There’s history, here, too. One former senior Twitter employee described the relationship between DC and Twitter in deeply unflattering terms, dating back to the 2013 Snowden revelations. “Lately, there’s this line between the tech companies and the government that 'we're not friends, we're enemies,'” this person told BuzzFeed News. “That's lead to this general lack of candor because informal company policy at Twitter has largely been 'when Congress calls, say fuck you.'”

Even attempts to find common ground during the hearing seemed tempered with hearty skepticism. “I think you do enormous good. But your power sometimes scares me,” Senator Kennedy told the three companies Tuesday afternoon.
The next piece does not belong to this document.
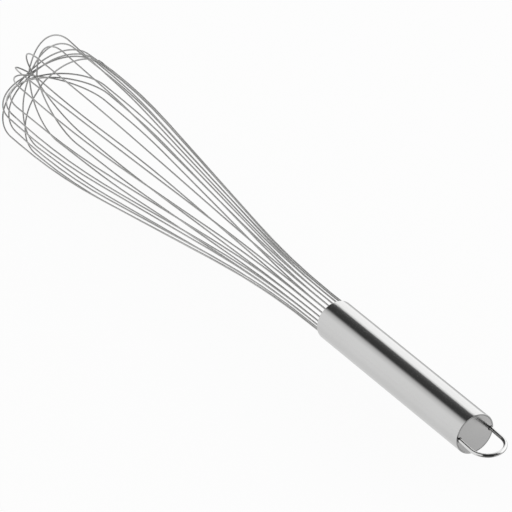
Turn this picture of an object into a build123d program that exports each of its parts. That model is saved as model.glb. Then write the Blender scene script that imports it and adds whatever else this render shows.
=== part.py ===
import os
from math import cos, radians, sin

from build123d import *

os.makedirs("parts", exist_ok=True)

# handle tube, lying along X with the origin at the middle of the grip
tube_d = 25.0
tube_len = 136.4
tube_wall = 0.8
lip_wall = 1.2
lip_len = 0.8
lip_round = 0.7
rim_round = 0.2

# wires: head_len runs from the handle's mouth to the tip, where all loops cross
wire_d = 1.0
loop_count = 12
head_len = 336.0
head_r = 35.0
stack_gap = 0.1
stack_rise = 4.5
crown_drop = 4.5
shoulder_r = 32.0
cross_bend_r = 20.0
belly_bend_share = 5 / 3
flare_bend_share = 25 / 12
flare_share = 0.83
slot_turn = 3.3
shoulder_share = 0.95

# inside the mouth: sealing resin, then the core that holds the wire ends
seal_len = 8.0
seat_len = 28.0
leg_short = 3.0

# butt: disc almost flush with the rim, and hanging loop
disc_thick = 1.2
disc_recess = 0.05
eye_wire_d = 2.3
eye_notch_gap = 0.4
eye_reach = 21.0
eye_root = 6.0
eye_start = 1.0
eye_lean = 3.0
lean_bend_r = 30.0
bow_share = 0.98

# clearances
fit_gap = 0.05
lip_gap = 0.1

tube_r = tube_d / 2
bore_r = tube_r - tube_wall
lip_r = tube_r - lip_wall
plug_r = bore_r - fit_gap
ring_r = lip_r - lip_gap - wire_d / 2
eye_r = plug_r - eye_wire_d / 2
mouth_x = -tube_len / 2
butt_x = tube_len / 2
seal_x = mouth_x + lip_len + fit_gap
seat_x = seal_x + seal_len + fit_gap
leg_end_x = seat_x + seat_len - leg_short
tip_x = mouth_x - head_len
flare_x = tip_x + head_len * flare_share
belly_bend_r = head_len * belly_bend_share
flare_bend_r = head_len * flare_bend_share
leg_count = 2 * loop_count
slot_pitch = 360 / leg_count
first_slot = loop_count + 2

# one row a loop: its place in the stack at the tip, then its near leg and its far leg.
# A leg has its crown's angle in degrees about X, from +Y towards +Z, and radius as a share
# of head_r, then the same two for its belly, and the belly's depth as a share of head_len.
loop_shares = [
    (1, (211, 1.12, 211, 1.14, 0.25), (34, 0.87, 34, 0.99, 0.22)),
    (4, (208, 0.97, 208, 1.08, 0.25), (30, 0.90, 30, 0.94, 0.24)),
    (3, (190, 1.00, 190, 1.05, 0.26), (24, 0.93, 24, 0.90, 0.22)),
    (8, (181, 0.97, 181, 1.12, 0.28), (-3, 0.92, -3, 0.89, 0.26)),
    (10, (171, 0.99, 171, 0.95, 0.32), (-11, 0.95, -11, 0.90, 0.26)),
    (7, (154, 0.82, 153, 0.95, 0.33), (-21, 0.98, -21, 0.91, 0.26)),
    (6, (139, 0.98, 136, 0.95, 0.34), (-51, 0.99, -47, 1.02, 0.28)),
    (5, (114, 0.94, 115, 0.96, 0.32), (-65, 1.01, -65, 0.99, 0.28)),
    (9, (90, 1.02, 90, 0.89, 0.31), (-77, 1.04, -77, 0.95, 0.28)),
    (0, (74, 1.08, 74, 0.92, 0.31), (-90, 1.03, -90, 0.94, 0.28)),
    (2, (62, 0.88, 62, 0.88, 0.30), (-116, 1.08, -116, 0.97, 0.27)),
    (16, (37, 0.91, 37, 0.97, 0.24), (-135, 1.07, -135, 1.06, 0.27)),
]


def polar_point(x, radius, angle):
    return (x, radius * cos(radians(angle)), radius * sin(radians(angle)))


def leg_corners(leg, slot_angle, crown_x):
    crown_angle, crown_share, belly_angle, belly_share, depth_share = leg
    return [
        polar_point(leg_end_x, ring_r, slot_angle),
        polar_point(flare_x, ring_r, slot_angle),
        polar_point(tip_x + head_len * depth_share, head_r * belly_share, belly_angle),
        polar_point(crown_x + crown_drop, head_r * crown_share, crown_angle),
    ]


def leg_bends(leg):
    crown_share = leg[1]
    return [flare_bend_r, belly_bend_r, min(shoulder_r, head_r * crown_share * shoulder_share)]


# handle: thin tube, its mouth rolled in to a rounded lip
with BuildPart() as handle_tube:
    with BuildSketch(Plane.XY) as tube_profile:
        with BuildLine():
            Polyline(
                (mouth_x, lip_r),
                (mouth_x, tube_r),
                (butt_x, tube_r),
                (butt_x, bore_r),
                (mouth_x + lip_len, bore_r),
                (mouth_x + lip_len, lip_r),
                close=True,
            )
        make_face()
        fillet(tube_profile.vertices().group_by(Axis.X)[0].sort_by(Axis.Y)[-1], lip_round)
        fillet(tube_profile.vertices().group_by(Axis.X)[-1], rim_round)
    revolve(axis=Axis.X)
handle_tube.part.label = "handle_tube"
export_step(handle_tube.part, "parts/handle_tube.step")

# wire loops: two straight legs in the handle, each flaring to its belly and turning in at
# its crown; the legs meet on the axis, every loop at its own place in the stack
for number, (place, near_leg, far_leg) in enumerate(loop_shares, start=1):
    near_slot = (first_slot + 1 - number) * slot_pitch + slot_turn
    crown_x = tip_x - stack_rise + place * (wire_d + stack_gap)
    near_corners = leg_corners(near_leg, near_slot, crown_x)
    far_corners = leg_corners(far_leg, near_slot - 180, crown_x)
    corners = near_corners + [(crown_x, 0, 0)] + far_corners[::-1]
    bends = leg_bends(near_leg) + [cross_bend_r] + leg_bends(far_leg)[::-1]
    with BuildPart() as wire_loop:
        with BuildLine() as wire_path:
            FilletPolyline(*corners, radius=bends)
        with BuildSketch(Plane(origin=wire_path.line @ 0, z_dir=wire_path.line % 0)):
            Circle(wire_d / 2)
        sweep()
    wire_loop.part.label = f"wire_loop_{number:02d}"
    export_step(wire_loop.part, f"parts/wire_loop_{number:02d}.step")

# core inside the handle, with one hole for each leg
with BuildPart() as wire_seat:
    with BuildSketch(Plane.YZ.offset(seat_x)):
        Circle(plug_r)
        with PolarLocations(ring_r, leg_count, start_angle=slot_turn):
            Circle(wire_d / 2 + fit_gap, mode=Mode.SUBTRACT)
    extrude(amount=seat_len)
wire_seat.part.label = "wire_seat"
export_step(wire_seat.part, "parts/wire_seat.step")

# sealing resin that fills the mouth around the legs
with BuildPart() as mouth_seal:
    with BuildSketch(Plane.YZ.offset(seal_x)):
        Circle(plug_r)
        with PolarLocations(ring_r, leg_count, start_angle=slot_turn):
            Circle(wire_d / 2 + fit_gap, mode=Mode.SUBTRACT)
    extrude(amount=seal_len)
mouth_seal.part.label = "mouth_seal"
export_step(mouth_seal.part, "parts/mouth_seal.step")

# disc that closes the butt, with a wide notch for each leg of the hanging loop
with BuildPart() as end_disc:
    with BuildSketch(Plane.YZ.offset(butt_x - disc_recess - disc_thick)):
        Circle(plug_r)
        with PolarLocations(eye_r, 2):
            Circle(eye_wire_d / 2 + eye_notch_gap, mode=Mode.SUBTRACT)
    extrude(amount=disc_thick)
end_disc.part.label = "end_disc"
export_step(end_disc.part, "parts/end_disc.step")

# hanging loop: two legs against the tube's wall, leaning a little towards -Z outside it,
# joined by half a turn
lean_x = butt_x + eye_start
bow_x = lean_x + (eye_reach - eye_start) * cos(radians(eye_lean))
bow_z = (eye_start - eye_reach) * sin(radians(eye_lean))
with BuildPart() as hanging_loop:
    with BuildLine() as eye_path:
        FilletPolyline(
            (butt_x - eye_root, eye_r, 0),
            (lean_x, eye_r, 0),
            (bow_x, eye_r, bow_z),
            (bow_x, -eye_r, bow_z),
            (lean_x, -eye_r, 0),
            (butt_x - eye_root, -eye_r, 0),
            radius=[lean_bend_r, eye_r * bow_share, eye_r * bow_share, lean_bend_r],
        )
    with BuildSketch(Plane(origin=eye_path.line @ 0, z_dir=eye_path.line % 0)):
        Circle(eye_wire_d / 2)
    sweep()
hanging_loop.part.label = "hanging_loop"
export_step(hanging_loop.part, "parts/hanging_loop.step")
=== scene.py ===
from math import degrees, pi, radians

import bpy
import numpy as np
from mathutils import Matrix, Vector


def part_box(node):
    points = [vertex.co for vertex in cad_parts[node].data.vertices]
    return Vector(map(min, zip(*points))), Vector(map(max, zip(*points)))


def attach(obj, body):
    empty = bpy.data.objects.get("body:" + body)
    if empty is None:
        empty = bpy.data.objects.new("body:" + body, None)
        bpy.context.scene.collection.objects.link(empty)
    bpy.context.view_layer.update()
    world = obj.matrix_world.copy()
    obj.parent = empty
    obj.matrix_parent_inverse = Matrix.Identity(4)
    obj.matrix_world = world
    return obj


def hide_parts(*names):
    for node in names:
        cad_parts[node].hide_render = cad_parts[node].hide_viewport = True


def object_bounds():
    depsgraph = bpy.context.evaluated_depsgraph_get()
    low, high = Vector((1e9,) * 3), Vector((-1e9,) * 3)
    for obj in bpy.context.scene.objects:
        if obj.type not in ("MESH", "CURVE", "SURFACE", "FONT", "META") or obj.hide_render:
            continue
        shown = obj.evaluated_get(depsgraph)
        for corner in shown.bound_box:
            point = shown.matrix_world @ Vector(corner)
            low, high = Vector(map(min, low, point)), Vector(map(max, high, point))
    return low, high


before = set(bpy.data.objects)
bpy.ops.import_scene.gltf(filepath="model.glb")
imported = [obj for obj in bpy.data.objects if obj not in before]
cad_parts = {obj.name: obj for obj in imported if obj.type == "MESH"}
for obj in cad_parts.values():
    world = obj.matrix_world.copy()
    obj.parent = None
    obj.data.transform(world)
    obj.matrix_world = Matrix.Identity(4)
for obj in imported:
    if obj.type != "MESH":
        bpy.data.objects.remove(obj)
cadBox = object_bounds()
print("frame loaded:", len(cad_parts), "nodes")

mm = 0.001


# shader maths: a wrapped socket, so that sums of sockets read as sums
class Shade:
    def __init__(self, tree, socket=None):
        self.tree = tree
        self.socket = socket

    def make(self, kind, settings=None, sockets=None, out=0):
        node = self.tree.nodes.new(kind)
        for name, value in (settings or {}).items():
            if name == "stops":
                ramp = node.color_ramp
                while len(ramp.elements) > 1:
                    ramp.elements.remove(ramp.elements[-1])
                for number, (place, level) in enumerate(value):
                    stop = ramp.elements[0] if number == 0 else ramp.elements.new(place)
                    stop.position = place
                    stop.color = (level, level, level, 1)
            else:
                setattr(node, name, value)
        for name, value in (sockets or {}).items():
            if isinstance(value, Shade):
                self.tree.links.new(value.socket, node.inputs[name])
            else:
                node.inputs[name].default_value = value
        return Shade(self.tree, node.outputs[out] if len(node.outputs) else None)

    def maths(self, operation, first, second=0.0, clamp=False):
        settings = {"operation": operation, "use_clamp": clamp}
        return self.make("ShaderNodeMath", settings, {0: first, 1: second})

    def __add__(self, other):
        return self.maths("ADD", self, other)

    __radd__ = __add__

    def __mul__(self, other):
        return self.maths("MULTIPLY", self, other)

    __rmul__ = __mul__

    def __sub__(self, other):
        return self.maths("SUBTRACT", self, other)

    def __rsub__(self, other):
        return self.maths("SUBTRACT", other, self)

    def __truediv__(self, other):
        return self.maths("DIVIDE", self, other)

    def __rtruediv__(self, other):
        return self.maths("DIVIDE", other, self)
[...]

For Facebook, Twitter, and Google, the conflict of enormous good and frightening power are nothing new. This week, Silicon Valley came to DC in the hopes of changing the narrative around that power — namely that it can harness it for the better. But it seems likely to leave it having convinced few of the idea. Worse, it's made it clear that even after years of press releases, corporate slogans, and lobbying, the major tech companies don't know how to talk about their power without making people uneasy.

And those no-show CEOs? It increasingly looks like they’ll eventually have to turn up anyway.

CORRECTION

Dianne Feinstein's name was misspelled in an earlier version of this post.